Its a tricky situation I find myself in. I am about to qualify with my CiTP in the coming weeks (I hope!) and training is where I want to be. But I don't work in training at present and to get into training I need the experience but you can't get that unless you're in training but I can't get into it without the experience - a real dilemma. I would be VERY grateful for ANY advice! (I am also willing to lend myself out to assist for free with any training for the experience - just in case you need any unpaid help!) ;o)
Maria Humphreys

9 Responses

  1. gaining experience to go with the qualification
    Hi Maria

    Many trainers start by running evening classes for their local adult education institutes. They pay is not fantastic but it is good experience.

    Good luck!

  2. Are you sure?
    Are you sure that you have no experience in training? As part of your current (or previous) role(s) have you never had to help someone learn how to do something? Have you never demonstrated a procedure or process to someone else?

    If you have then you have training experience, you just need to make it clear on your CV that you have experience but that training wasn’t the whole of your job.

    Almost everyone has some training experience before they join the profession they just haven’t thought about it in those terms before.

    Other than that I agree that your local college is a good place to start or you could try negotiating with you current employer to take on some basic training duties.

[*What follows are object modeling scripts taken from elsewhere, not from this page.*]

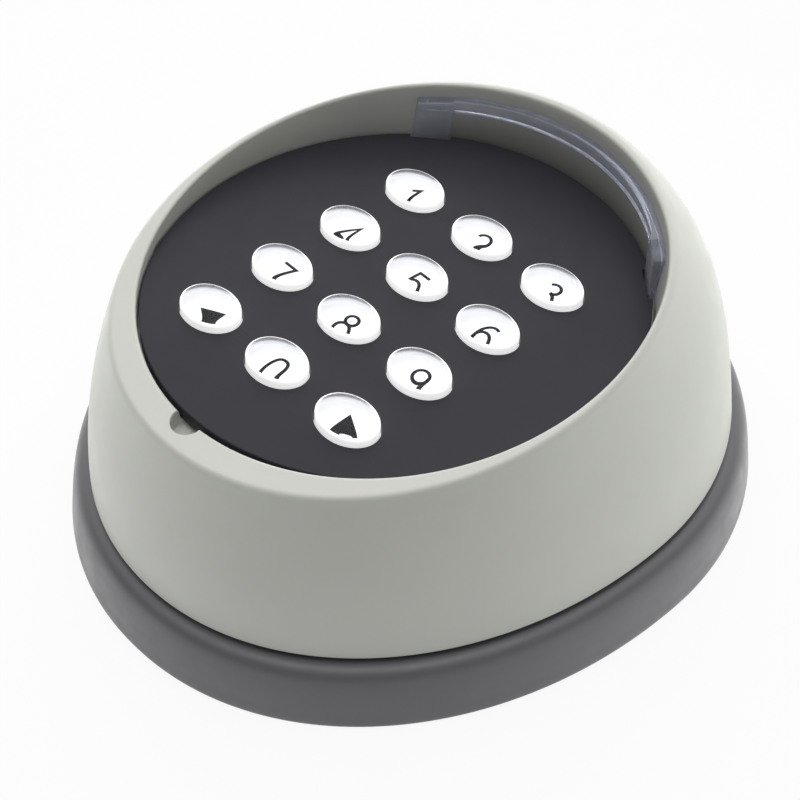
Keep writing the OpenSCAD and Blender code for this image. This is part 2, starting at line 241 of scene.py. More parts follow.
def block(name, low, high, place):
    (x0, y0, z0), (x1, y1, z1) = low, high
    corners = np.array([(x, y, z) for z in (z0, z1)
                        for x, y in ((x0, y0), (x1, y0), (x1, y1), (x0, y1))], float)
    return mesh_from(name, place(corners), [(0, 1, 2, 3), (4, 5, 6, 7), (0, 1, 5, 4),
                                            (1, 2, 6, 5), (2, 3, 7, 6), (3, 0, 4, 7)])


def combine(ob, others, operation):
    """Adds or cuts solids and applies the result."""
    for other in others:
        modifier = ob.modifiers.new("cut", "BOOLEAN")
        modifier.object, modifier.operation, modifier.solver = other, operation, "EXACT"
    depsgraph = bpy.context.evaluated_depsgraph_get()
    mesh = bpy.data.meshes.new_from_object(ob.evaluated_get(depsgraph))
    ob.modifiers.clear()
    old = ob.data
    ob.data = mesh
    mesh.name = ob.name
    bpy.data.meshes.remove(old)
    for other in others:
        bpy.data.objects.remove(other)
    return ob


def settle(ob, body, materials, nodes, sharp=38, weighted=True):
    """Scales to metres, sets the shading, rides on its body and stands for its CAD nodes."""
    mesh = ob.data
    bm = bmesh.new()
    bm.from_mesh(mesh)
    bmesh.ops.remove_doubles(bm, verts=bm.verts, dist=1e-4)
    bmesh.ops.dissolve_degenerate(bm, dist=1e-4, edges=bm.edges)
    bmesh.ops.recalc_face_normals(bm, faces=bm.faces)
    bm.to_mesh(mesh)
    bm.free()
    mesh.transform(Matrix.Scale(MM, 4))
    mesh.shade_smooth()
    mesh.set_sharp_from_angle(angle=math.radians(sharp))
    if weighted:
        ob.modifiers.new("weighted", "WEIGHTED_NORMAL").keep_sharp = True
    for material in materials:
        mesh.materials.append(material)
    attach(ob, body)
    if nodes:
        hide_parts(*nodes)


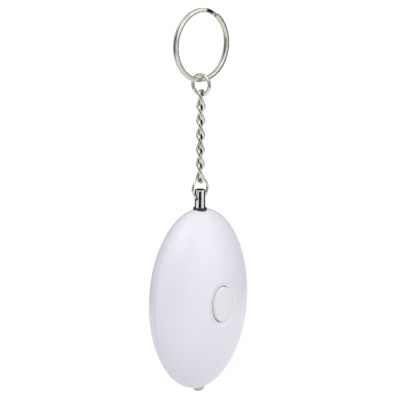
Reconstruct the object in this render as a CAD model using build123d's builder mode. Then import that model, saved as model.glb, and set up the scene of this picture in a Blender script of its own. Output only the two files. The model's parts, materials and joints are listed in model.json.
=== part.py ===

  3. Sell what you have done
    Hi Maria,
    I am sure most of us have been were you are now. So fear not it can be done. A previous comment about training at work is very valid. List any training you have carried out and the name of the organisation.You can display the organisations on your marketing documentation/website. I contacted local trainers and did a couple of feebies, not only to learn the trade but to add to my “recent client” list. I found the local Chamber business very helpful.
    If I am working in your area I would happily take you along and provide any other help that I can.
    Let me know

  4. Keep going
    Hi Maria
    I echo what has already been posted to you so far. Take heart and put one foot forward. Voluntary work can work wonders for both experience and portfolio. I began by being a mentor with my local Prince’s Trust and that was both rewarding and a great experience. Networking through local business events or your chamber. Once you get one piece of work things often spiral and ripple out from there. Remember a no today is just that – a no for today, not tomorrow or forever. Persevere and you’ll be rewarded.
    Bon chance

  5. suggestion for Maria
    Have you registered for a free trial with Trainerbase too? This is another excellent website for trainers to get their profile viewed by potential clients. Reasonable yearly fee to join also (around £50 ish). I have found it really helpful in many ways.
    Good luck

  6. Been there
    Hi Maria,

    Like others have mentioned, I too was in the exact same situation two years ago. I studied for a Graduate Diploma in Workplace Training, but still found it difficult to progress to the Training Department within the organisation I was working for. Mainly because I didn’t have the previous training experience of other candidates.

    I got my break with a training company that was looking for someone with Call Centre experience (I was a CC Supervisor), and the training was a bonus. So what is your background? Is there a training organisation that specialises in what you have got experience in?

    Good luck!!

    P.S – you’ll never guess who is currently close to signing us for a training contract…yes the organisation I left two years ago to take this job! 😉


  7. Find a company need
    I assume that you have talked to your manager about your career aspirations. If not, do. He/she will not have esp. Some ways I have introduced HR staff into training include:
    * Asked them to run briefing sessions on new HR policies and procedures or a ‘hot’ topic.
    * Assist in appraisal, disciplinary, grievance or interview training. Having someone from HR there in support can be useful (both ways).

  8. Form a partnership
    Hi Maria!

    I’ve just come from an environment where L&D Manager’s would partner (often junior) HRC’s to co-design and facilitate internal training events e.g. a New Leader’s Program. Both would contribute as subject knowledge in a program like that would incl HR systems, tools, etc. There were many benefits incl the ‘safe’ environment, the coaching opportunity, potential succession (for L&D Managers) and the opportunity to trial L&D before making a final commitment.


  9. Advice and offer of experience
    Two things, firstly I originally got into training (for a large financial services organisation) by building a relationship with our regional training manager and helping him to identify specific training needs and then developing credible training solutions (as with most organisations, the amount of training required far exceeded the amount of trainer time available and he was glad for the help). The good thing about that was that I was working in a ‘front-line’ role and was able to give the training the credibility of someone who really knows the subject. Eventually, I built up my credibility and the organisation I was working for created a Branch Trainer Role especially for me. So, if you are in work, do a bit of relationship building, be proactive, make suggestions for training, offer to deliver some training etc.

    The second thing is your offer of help, I work for a Training Provider working with the Voluntary/Community Sector, (we are a charity in our own right) and are desperate for volunteers who can deliver training. I could offer you some experience. Are you based anywhere near the Black Country area of the West Midlands?